The statue was  dealt another blow when the Queen expressed her displeasure about a plan to display it at Walsall bus station.

Finally this particular Diana found a resting place outside the funeral director’s shop.

However, in recent years the statue has started to age.

The weathered figure had green moss over the hair and neckline. Bosses at the firm responded to feedback and cleaned the princess.

Jacky Campbell of Strongs Memorials, which is apparently incorporated into Andrew Walsh Funerals, was quoted as saying: “Moss build up will always be an issue with natural carved granite stone but we always endeavour to clean it off as often as we can.

“We hope that nobody has felt she has been neglected as we receive only positive feedback about her.”

Walsall councillor Richard Worrall has called for a new home for the statue. He said: “I think it deserves prominence somewhere in the borough, it’s a bit of okay public art and we don’t do too well on public art in Walsall. I think it deserves display.”

Recently, members of Facebook group Walsall in Pictures complained over its appearance.
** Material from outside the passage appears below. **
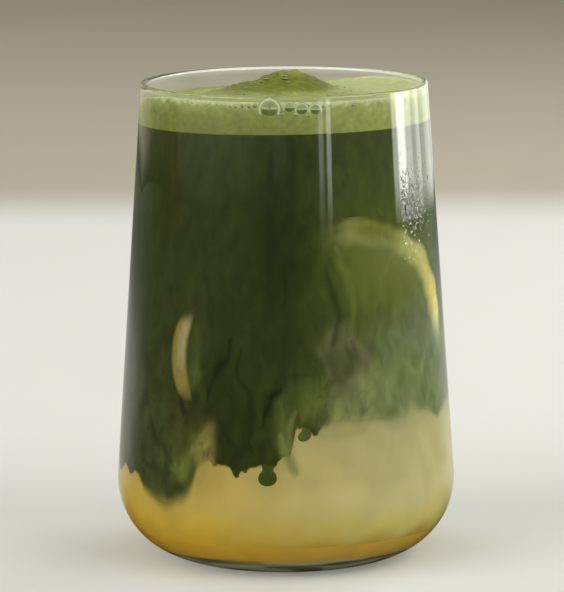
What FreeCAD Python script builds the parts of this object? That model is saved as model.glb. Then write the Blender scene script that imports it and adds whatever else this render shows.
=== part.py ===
"""Matcha lemonade in a stemless tumbler: the glass, and the drink inside it in its layers.

Millimetres, +Z up, origin at the centre of the circle the glass stands on. The front of the drink faces -Y,
and a bearing is counted in degrees from the front towards +X.
The glass is one revolved wall. Every layer of the drink is cut from the same cavity, so that it meets the wall
and its neighbours face to face: foam with the mound that the pour raised, matcha whose underside hangs down in
tongues and drips, cloudy lemonade round those, and the syrup that has settled on the floor of the glass.
"""

import FreeCAD, Part

import math
import os

import Sketcher
from FreeCAD import Vector

SIZES = {
    # the glass
    "glass_height": 118,
    "rim_radius": 35.4,
    "belly_radius": 42,
    "heel_radius": 19,
    "rim_wall": 1.4,
    "belly_wall": 1.8,
    "floor_thickness": 5,
    "foot_ring": 5.3,
    "kick_depth": 0.8,
    # the foam and the mound on it
    "gap_to_rim": 2.2,
    "foam_depth": 8.8,
    "foam_tilt": 3.3,
    "foam_bearing": 39,
    "meniscus_width": 2.4,
    "meniscus_rise": 1.4,
    "mound_height": 4.6,
    "mound_radius": 15,
    "mound_offset": 1,
    "apron_height": 1.9,
    "apron_radius": 21,
    "apron_offset": -7,
    "mound_root": 1,
    # the underside of the matcha
    "front_level": 41,
    "front_tilt": 10,
    "front_bearing": 75,
    "tongue_root": 14,
    "neck_spread": 2.2,
    # the syrup
    "syrup_depth": 4.5,
}

# Each tongue of matcha: its bearing, the height of its tip above the table, its half width, and how far its
# middle stands in from the wall of the glass.
TONGUES = {
    "left_back": (-122, 22, 11, 5),
    "left_wall": (-86, 20, 10, 3),
    "left_front": (-67, 18.5, 10, 4),
    "left_lobe": (-49, 15, 9, 4),
    "centre_left": (-26, 26.5, 5.5, 3),
    "centre": (-14.5, 24.8, 6.5, 3),
    "centre_right": (-0.5, 28.5, 6, 3),
    "hook_root": (9, 35.5, 5, 2.5),
    "right_front": (36, 38.3, 9, 4),
    "right_side": (55, 40.5, 7, 3),
    "right_wall": (76, 34, 8, 3),
    "back_right": (118, 30, 12, 5),
    "back": (160, 24, 10, 4),
    "back_left": (-158, 31, 11, 6),
}

# Each drip: its bearing, the height of its bead's underside, and the radii of the bead and of the neck above it.
DRIPS = {
    "bead": (-6.5, 23.4, 2.4, 1.1),
    "hook": (6.5, 32.6, 1.5, 0.9),
    "spur": (-20.5, 24, 1.3, 0.8),
    "thread": (3.8, 25, 1.6, 1.2),
    "side_bead": (104, 25.5, 1.7, 0.9),
    "back_bead": (148, 19.5, 2, 1),
}

ORIGIN, AXIS = -1, -2  # how a sketch's constraints name its origin and level axis, and its upright axis
START, END, CENTRE = 1, 2, 3  # how they name the points of a line or an arc

doc = FreeCAD.newDocument("MatchaLemonade")
sheet = doc.addObject("Spreadsheet::Sheet", "Sizes")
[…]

Matty Payne said: “Still looks disgusting and nothing like her.”

One said: “Totally agree Matty its vile. Not a bit like her saw her for real when she opened the Manor and she was lovely.”

Another said: “It was ‘demonic’ when first appeared and when altered it still was/is awful.”

But it remains a strangely poignant tribute to a woman the world chose to love, a grand sentiment  that for some reason went wrong and because of it, the statue seems to be  all the more moving as it stands largely ignored by the people who pass it by on Park Road Bloxich as they go about their daily business.

A sometimes mildewed memory of one of the most beautiful women in the world.